I WAS BEING TOLD TO PAINT WITH THE BLOOD OF THE HEART
KATE S.
An artist now in her fifties found the mushroom showed her a vision of an ongoing struggle between human and alien beings from another dimension. The presence of a wise friend rescued her. Later, she received guidance for her artwork.
This experience happened in a circle of fourteen people, guided by a shaman. Each participant was asked to choose an intention going into the session, such as a question or an area of concern, in hopes that the participant might gather information. I had two questions: the first had to do with understanding my restlessness, and the second had to do with whether I should take on a project of illustrating a deck of Tarot cards.
I ate 3 to 4 grams of mushrooms around 5:00 in the evening.
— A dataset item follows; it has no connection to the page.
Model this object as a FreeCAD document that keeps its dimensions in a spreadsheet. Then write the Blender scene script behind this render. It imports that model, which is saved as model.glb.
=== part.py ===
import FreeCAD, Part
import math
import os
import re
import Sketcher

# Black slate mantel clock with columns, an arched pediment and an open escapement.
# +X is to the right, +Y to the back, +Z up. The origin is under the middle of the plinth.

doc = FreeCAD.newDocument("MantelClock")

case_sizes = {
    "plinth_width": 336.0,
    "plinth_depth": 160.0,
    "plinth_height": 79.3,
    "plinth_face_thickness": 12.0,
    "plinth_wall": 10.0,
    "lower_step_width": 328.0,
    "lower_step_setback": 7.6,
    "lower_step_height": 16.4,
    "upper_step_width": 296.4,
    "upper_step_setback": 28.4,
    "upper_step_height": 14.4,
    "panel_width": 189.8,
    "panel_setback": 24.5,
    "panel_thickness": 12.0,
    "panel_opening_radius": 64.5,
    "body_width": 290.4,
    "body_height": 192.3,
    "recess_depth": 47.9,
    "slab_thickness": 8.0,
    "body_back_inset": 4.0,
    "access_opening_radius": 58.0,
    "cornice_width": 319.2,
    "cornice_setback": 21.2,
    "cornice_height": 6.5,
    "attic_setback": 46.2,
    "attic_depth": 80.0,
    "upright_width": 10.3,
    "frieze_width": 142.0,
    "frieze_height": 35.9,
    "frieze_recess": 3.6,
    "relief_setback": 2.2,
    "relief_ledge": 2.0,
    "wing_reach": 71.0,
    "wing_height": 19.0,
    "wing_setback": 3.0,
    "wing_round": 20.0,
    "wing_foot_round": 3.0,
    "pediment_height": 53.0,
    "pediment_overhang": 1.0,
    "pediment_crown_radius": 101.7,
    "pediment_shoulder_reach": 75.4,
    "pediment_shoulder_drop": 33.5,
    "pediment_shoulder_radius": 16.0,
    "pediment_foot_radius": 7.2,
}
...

In a short period of time I had gone very deeply into my experience. Although the shaman was guiding us through various exercises that we had reviewed earlier that day, I was so deeply engaged that I was only partially able to hear his words.
I was catapulted quite beyond the room into a realm where reptilian people were in a battle with human beings of our planet. They were from a different dimension of reality and through some opening or tear between our two worlds, they were able to make their way into ours. They were trying to take over our minds and bodies and were extremely focused on domination over ou
r species. I felt I was experiencing some distant time in the beginning of our human presence on this planet.
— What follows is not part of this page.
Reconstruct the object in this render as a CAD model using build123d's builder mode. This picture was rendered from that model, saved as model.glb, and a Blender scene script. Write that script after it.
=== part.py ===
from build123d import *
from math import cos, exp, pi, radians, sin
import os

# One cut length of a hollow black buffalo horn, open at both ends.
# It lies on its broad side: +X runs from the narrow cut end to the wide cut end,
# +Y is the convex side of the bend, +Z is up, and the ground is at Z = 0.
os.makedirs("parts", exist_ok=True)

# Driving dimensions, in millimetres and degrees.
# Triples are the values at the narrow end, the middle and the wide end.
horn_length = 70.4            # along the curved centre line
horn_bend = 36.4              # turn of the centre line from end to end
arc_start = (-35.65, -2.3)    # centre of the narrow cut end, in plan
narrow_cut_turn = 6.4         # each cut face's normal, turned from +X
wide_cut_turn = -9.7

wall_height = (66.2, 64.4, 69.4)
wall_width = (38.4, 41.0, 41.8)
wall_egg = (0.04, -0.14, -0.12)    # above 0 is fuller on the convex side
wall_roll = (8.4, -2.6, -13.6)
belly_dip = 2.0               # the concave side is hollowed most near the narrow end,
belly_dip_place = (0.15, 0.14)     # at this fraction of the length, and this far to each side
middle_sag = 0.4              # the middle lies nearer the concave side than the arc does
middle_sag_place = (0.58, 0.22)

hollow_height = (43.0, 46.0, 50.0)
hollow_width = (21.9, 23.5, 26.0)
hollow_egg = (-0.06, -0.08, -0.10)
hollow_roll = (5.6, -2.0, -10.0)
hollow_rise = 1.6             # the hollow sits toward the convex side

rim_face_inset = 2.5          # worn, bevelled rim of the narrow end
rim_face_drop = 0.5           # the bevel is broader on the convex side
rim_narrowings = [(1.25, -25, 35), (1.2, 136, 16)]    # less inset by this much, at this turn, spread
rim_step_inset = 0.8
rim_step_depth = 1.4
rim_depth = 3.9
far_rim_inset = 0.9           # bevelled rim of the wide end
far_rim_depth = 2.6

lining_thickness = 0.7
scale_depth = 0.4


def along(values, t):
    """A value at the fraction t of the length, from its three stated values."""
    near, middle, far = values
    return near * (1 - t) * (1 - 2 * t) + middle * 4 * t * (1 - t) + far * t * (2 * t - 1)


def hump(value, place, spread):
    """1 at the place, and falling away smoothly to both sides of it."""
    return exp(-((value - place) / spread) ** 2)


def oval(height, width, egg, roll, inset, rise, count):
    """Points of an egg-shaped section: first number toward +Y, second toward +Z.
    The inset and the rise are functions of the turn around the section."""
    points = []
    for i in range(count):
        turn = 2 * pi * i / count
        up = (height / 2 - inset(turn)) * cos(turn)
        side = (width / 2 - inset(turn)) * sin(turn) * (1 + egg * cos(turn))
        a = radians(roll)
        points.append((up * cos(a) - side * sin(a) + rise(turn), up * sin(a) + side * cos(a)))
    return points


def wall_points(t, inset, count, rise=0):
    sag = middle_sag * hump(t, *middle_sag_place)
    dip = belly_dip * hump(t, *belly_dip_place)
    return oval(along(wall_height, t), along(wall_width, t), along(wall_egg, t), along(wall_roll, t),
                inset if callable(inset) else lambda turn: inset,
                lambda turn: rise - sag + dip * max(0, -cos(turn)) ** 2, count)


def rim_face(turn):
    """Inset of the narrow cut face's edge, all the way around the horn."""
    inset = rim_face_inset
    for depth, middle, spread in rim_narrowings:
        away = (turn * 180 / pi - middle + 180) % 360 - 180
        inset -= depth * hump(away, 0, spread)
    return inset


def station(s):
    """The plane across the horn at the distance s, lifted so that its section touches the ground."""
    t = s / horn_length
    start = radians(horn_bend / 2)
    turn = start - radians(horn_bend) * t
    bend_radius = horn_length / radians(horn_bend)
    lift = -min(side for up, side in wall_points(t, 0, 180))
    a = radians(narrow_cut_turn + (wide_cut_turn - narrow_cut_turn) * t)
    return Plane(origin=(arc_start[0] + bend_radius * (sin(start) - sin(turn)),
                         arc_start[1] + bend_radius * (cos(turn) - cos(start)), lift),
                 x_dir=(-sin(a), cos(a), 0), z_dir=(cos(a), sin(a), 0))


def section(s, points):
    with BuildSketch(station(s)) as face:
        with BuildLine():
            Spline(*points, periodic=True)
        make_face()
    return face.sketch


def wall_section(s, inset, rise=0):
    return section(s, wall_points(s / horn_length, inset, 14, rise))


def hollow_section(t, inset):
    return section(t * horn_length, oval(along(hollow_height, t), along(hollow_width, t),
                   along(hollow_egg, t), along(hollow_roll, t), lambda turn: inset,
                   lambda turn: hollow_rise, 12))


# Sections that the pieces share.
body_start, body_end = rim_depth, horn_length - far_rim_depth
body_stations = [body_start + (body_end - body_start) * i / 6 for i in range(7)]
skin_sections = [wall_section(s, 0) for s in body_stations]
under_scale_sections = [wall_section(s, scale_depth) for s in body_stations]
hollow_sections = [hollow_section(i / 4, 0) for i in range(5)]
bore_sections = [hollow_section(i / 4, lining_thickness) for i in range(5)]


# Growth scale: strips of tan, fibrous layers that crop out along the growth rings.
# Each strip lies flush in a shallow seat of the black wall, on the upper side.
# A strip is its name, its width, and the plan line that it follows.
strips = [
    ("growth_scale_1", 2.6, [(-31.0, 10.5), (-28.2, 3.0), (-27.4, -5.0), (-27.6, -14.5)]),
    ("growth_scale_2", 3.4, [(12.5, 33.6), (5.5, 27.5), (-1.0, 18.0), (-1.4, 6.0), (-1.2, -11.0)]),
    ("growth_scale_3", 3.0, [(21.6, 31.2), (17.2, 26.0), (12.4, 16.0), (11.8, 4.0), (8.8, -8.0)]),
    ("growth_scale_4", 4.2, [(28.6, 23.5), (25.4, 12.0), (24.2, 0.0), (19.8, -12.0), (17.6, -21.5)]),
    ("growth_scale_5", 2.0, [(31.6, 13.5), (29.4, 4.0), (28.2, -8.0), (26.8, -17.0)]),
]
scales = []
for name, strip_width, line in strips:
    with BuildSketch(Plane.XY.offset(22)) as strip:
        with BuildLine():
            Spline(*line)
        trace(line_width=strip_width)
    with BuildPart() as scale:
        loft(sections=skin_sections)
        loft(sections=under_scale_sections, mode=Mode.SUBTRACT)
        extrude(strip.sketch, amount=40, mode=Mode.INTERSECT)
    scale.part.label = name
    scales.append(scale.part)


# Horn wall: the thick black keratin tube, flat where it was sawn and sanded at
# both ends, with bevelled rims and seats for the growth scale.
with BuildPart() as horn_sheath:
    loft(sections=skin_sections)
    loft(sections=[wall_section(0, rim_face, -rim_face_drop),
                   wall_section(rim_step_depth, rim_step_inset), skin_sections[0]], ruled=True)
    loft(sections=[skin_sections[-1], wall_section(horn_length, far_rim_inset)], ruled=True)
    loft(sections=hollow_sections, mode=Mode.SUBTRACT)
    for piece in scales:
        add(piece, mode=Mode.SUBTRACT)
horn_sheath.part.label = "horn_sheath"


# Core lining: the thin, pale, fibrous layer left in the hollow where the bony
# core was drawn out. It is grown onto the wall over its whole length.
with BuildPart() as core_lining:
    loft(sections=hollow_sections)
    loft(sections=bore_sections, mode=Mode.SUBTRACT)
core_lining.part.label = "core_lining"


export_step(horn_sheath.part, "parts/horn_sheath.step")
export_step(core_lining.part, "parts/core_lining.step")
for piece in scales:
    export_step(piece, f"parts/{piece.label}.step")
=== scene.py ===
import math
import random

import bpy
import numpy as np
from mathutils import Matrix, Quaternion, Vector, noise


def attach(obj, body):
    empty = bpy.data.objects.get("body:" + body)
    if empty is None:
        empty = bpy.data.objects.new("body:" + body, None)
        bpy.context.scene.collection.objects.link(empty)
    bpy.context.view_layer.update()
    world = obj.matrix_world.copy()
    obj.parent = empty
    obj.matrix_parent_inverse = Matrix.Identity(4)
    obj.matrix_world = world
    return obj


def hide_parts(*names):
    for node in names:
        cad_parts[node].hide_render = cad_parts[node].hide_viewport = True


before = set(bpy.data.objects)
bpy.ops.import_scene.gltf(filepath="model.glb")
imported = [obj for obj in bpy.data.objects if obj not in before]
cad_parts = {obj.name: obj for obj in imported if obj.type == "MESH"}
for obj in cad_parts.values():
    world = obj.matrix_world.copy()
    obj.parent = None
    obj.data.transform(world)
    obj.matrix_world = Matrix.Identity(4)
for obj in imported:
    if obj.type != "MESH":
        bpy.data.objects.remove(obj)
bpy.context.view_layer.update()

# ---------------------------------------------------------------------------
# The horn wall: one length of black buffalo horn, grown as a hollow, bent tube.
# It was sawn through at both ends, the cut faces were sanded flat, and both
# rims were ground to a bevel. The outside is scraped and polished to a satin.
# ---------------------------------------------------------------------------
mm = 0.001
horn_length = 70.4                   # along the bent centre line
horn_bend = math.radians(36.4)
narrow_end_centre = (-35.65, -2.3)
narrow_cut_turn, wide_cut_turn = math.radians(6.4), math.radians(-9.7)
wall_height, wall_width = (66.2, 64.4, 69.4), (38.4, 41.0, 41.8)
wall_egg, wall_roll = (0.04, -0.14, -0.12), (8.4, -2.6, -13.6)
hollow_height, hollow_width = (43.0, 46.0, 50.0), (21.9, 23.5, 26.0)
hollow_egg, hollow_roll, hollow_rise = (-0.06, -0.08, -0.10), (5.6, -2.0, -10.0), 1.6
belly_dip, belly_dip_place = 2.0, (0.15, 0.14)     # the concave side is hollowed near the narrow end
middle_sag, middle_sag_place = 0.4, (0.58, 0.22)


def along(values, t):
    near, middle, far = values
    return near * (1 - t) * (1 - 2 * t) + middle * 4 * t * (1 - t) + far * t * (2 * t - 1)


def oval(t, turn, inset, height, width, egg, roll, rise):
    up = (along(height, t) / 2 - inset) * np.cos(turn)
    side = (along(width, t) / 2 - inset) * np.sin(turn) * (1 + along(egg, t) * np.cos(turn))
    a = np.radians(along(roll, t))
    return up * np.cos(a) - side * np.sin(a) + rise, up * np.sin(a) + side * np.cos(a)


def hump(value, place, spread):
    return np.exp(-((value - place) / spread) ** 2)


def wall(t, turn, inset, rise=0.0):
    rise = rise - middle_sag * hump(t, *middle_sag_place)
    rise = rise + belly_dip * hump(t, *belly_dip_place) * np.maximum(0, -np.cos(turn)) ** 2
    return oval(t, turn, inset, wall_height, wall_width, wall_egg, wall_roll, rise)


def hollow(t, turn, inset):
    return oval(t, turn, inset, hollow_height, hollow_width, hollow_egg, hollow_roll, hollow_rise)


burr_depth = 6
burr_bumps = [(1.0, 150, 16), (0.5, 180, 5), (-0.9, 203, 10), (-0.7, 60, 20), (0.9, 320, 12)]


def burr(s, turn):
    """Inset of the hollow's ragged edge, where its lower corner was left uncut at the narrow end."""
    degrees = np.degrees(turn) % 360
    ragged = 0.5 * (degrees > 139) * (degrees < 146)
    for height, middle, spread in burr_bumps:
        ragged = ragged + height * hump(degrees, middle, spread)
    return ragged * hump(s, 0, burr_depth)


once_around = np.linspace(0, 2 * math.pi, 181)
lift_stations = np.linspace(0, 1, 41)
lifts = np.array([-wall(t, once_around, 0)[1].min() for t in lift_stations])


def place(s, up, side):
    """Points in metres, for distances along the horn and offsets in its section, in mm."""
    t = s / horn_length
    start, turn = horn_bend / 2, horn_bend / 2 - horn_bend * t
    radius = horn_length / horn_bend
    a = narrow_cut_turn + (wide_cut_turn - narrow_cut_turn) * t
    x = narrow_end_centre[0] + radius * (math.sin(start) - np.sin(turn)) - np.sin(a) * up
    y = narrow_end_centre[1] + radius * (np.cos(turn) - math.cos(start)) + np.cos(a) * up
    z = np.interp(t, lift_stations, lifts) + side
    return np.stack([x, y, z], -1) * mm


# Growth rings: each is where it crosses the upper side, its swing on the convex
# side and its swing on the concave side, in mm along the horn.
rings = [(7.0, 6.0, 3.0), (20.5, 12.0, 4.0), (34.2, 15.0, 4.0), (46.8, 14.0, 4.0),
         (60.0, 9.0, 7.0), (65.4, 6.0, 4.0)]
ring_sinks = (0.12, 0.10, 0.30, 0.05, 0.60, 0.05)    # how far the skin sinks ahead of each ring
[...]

I was being shown the history and inner workings of these reptilian beings and the long-standing war that raged between our species. Most of them were a sort of lizard-man combination. They stood as a person would stand, on legs, so that they were as tall as me or even taller. Their skin was bumpy and scaled, greenish, pinkish, bluish. They had long dark-pinkish tongues and seemed to communicate telepathically through deep intense glances of their eyes.
I was shown that the reptilian people were aware that humans commonly lost their focus and were asleep to the influences that surrounded them. This lack of centering cause a sort of hole in the human through which the reptilian people’s influence could find its way in. Then the human being would consciously or unconsciously begin to act with the coldness of the reptilian attitude. It was a very tough situation.
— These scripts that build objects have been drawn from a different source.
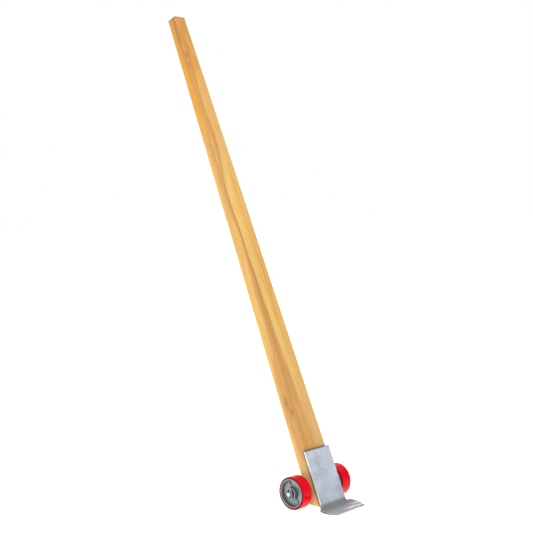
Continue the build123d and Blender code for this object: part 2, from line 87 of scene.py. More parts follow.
# ------------------------------------------------------------------ shader helpers
ACROSS = (1, 0, 0)
UP = (0, 0, 1)


class Graph:
    """One material's node graph, with short calls to add and join nodes."""

    def __init__(self, name):
        self.material = bpy.data.materials.new(name)
        self.material.use_nodes = True
        self.tree = self.material.node_tree
        self.shader = self.tree.nodes["Principled BSDF"]
        self.place = self.node("ShaderNodeTexCoord").outputs["Object"]

    def feed(self, socket, value):
        if isinstance(value, bpy.types.NodeSocket):
            self.tree.links.new(value, socket)
        else:
            socket.default_value = value

    def node(self, kind, inputs=None, **settings):
        made = self.tree.nodes.new(kind)
        for name, value in settings.items():
            setattr(made, name, value)
        for name, value in (inputs or {}).items():
            self.feed(made.inputs[name], value)
        return made

    def math(self, operation, first, second=0.0, third=0.0):
        made = self.node("ShaderNodeMath", {0: first, 1: second, 2: third}, operation=operation)
        return made.outputs[0]

    def moved(self, vector, location=(0, 0, 0), rotation=(0, 0, 0), scale=(1, 1, 1), kind="POINT"):
        inputs = {"Vector": vector, "Location": location, "Rotation": rotation, "Scale": scale}
        return self.node("ShaderNodeMapping", inputs, vector_type=kind).outputs[0]

    def split(self, vector):
        return self.node("ShaderNodeSeparateXYZ", {0: vector}).outputs

    def joined(self, x, y, z=0.0):
        return self.node("ShaderNodeCombineXYZ", {0: x, 1: y, 2: z}).outputs[0]

    def noise(self, vector, scale, detail=3.0, roughness=0.5):
        inputs = {"Vector": vector, "Scale": scale, "Detail": detail, "Roughness": roughness}
        return self.node("ShaderNodeTexNoise", inputs).outputs[0]

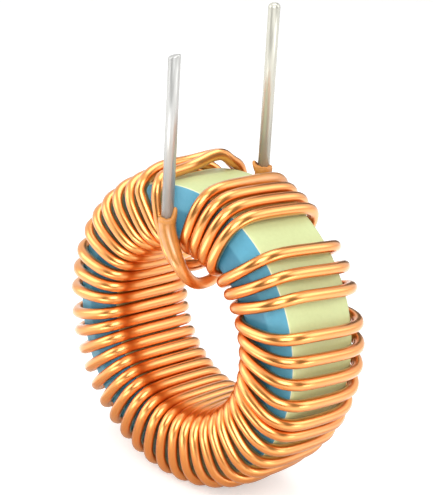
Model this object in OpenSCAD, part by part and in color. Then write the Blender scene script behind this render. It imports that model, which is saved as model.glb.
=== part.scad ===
// Toroidal inductor: a coated iron-powder ring wound with one enamelled copper wire.
// The ring stands upright with its axis along Y, its blue face towards -Y and its leads towards +Z.
// The origin is the centre of the ring.

/* [Core] */
// Outer diameter of the coated core
core_od = 20.2; // [19:0.1:22]
// Diameter of the hole in the core
core_id = 12.6; // [12.4:0.1:13.4]
// Thickness of the core along its axis
core_h = 6.35; // [5.5:0.05:7]
// Width of the slope round the outside of the core's front face
slope_width = 1.5; // [0.6:0.05:1.8]
// How far that slope falls back from the front face
slope_depth = 0.42; // [0.3:0.01:0.5]
// Radius of the core's outer edge at the front, below the slope
front_edge = 0.3; // [0.2:0.05:0.4]
// Radius of its outer edge at the back
back_edge = 0.5; // [0.3:0.05:0.8]
// Radius of its two edges in the hole
core_edge = 0.8; // [0.8:0.05:0.9]
// Depth of the blue coat, from the front face back
coat_depth = 0.42; // [0.1:0.02:0.6]

/* [Wire] */
// Diameter of the enamelled wire
wire_d = 0.8; // [0.6:0.01:0.8]
// Air between the wire and the core, where they lie closest
wire_lift = 0.05; // [0.05:0.01:0.1]
// How much further the turns stand off the front face
front_bow = 0.1; // [0.1:0.01:0.2]
// How much further they stand off the back face
back_bow = 0.5; // [0.3:0.01:0.6]
// How much further they stand off the rim
rim_bow = 0.2; // [0.2:0.01:0.3]
// How much further they stand off the core in the hole
hole_bow = 0.05; // [0.05:0.01:0.1]
// Radius of the wire's bends round the core's outer edges
outer_bend = 1.7; // [1.3:0.05:1.7]
// Radius of the wire's bends into the hole
hole_bend = 1.5; // [1.3:0.05:1.5]

/* [Leads] */
// Diameter of the tinned wire
lead_d = 0.8; // [0.6:0.01:0.9]
// Length of the rear lead
lead_len = 11; // [6:0.5:20]
// How much shorter the front lead is cut
front_trim = 0.35; // [0:0.05:1]
// Bevel round the tip of each lead
lead_bevel = 0.15; // [0.05:0.01:0.25]
// Diameter of the swollen enamel that each lead leaves
flare_d = 1.2; // [1:0.01:1.2]
// Length over which the enamel swells
flare_len = 4.5; // [1:0.1:5]
// Height of the front lead's foot above the ring's centre
front_foot_z = 8.39; // [8.3:0.01:8.6]
// Sideways place of the front lead
front_lead_x = -0.05; // [-0.1:0.01:0]
// Sideways place of the rear lead
rear_lead_x = 0.55; // [0.5:0.01:0.7]

/* [Hidden] */
$fn = 96;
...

The reptilian people seemed evil, in that their emotions were heartless, with no sense of compassion. All that moved them was their need to attain their goal and an insatiable appetite for power. As the experience unfolded, I was aware that they had been at this project of trying to control human people for many thousands of years. They understood all of our modern technology and communication methods. They understood our psychology. They had found a way to disguise themselves as humans and bind humans to them through false friendships and relationships, even to win humans over to actually becoming lizard people.
As I lay on my mat, I wondered if any of the people in the room had been taken over by the lizard people. I realized how fearful I was feeling and I did not want to get into projecting my fear onto the others. I was very aware that I was under the influence of a mind-altering substance and I reminded myself that the experience was bound to last only a few more hours.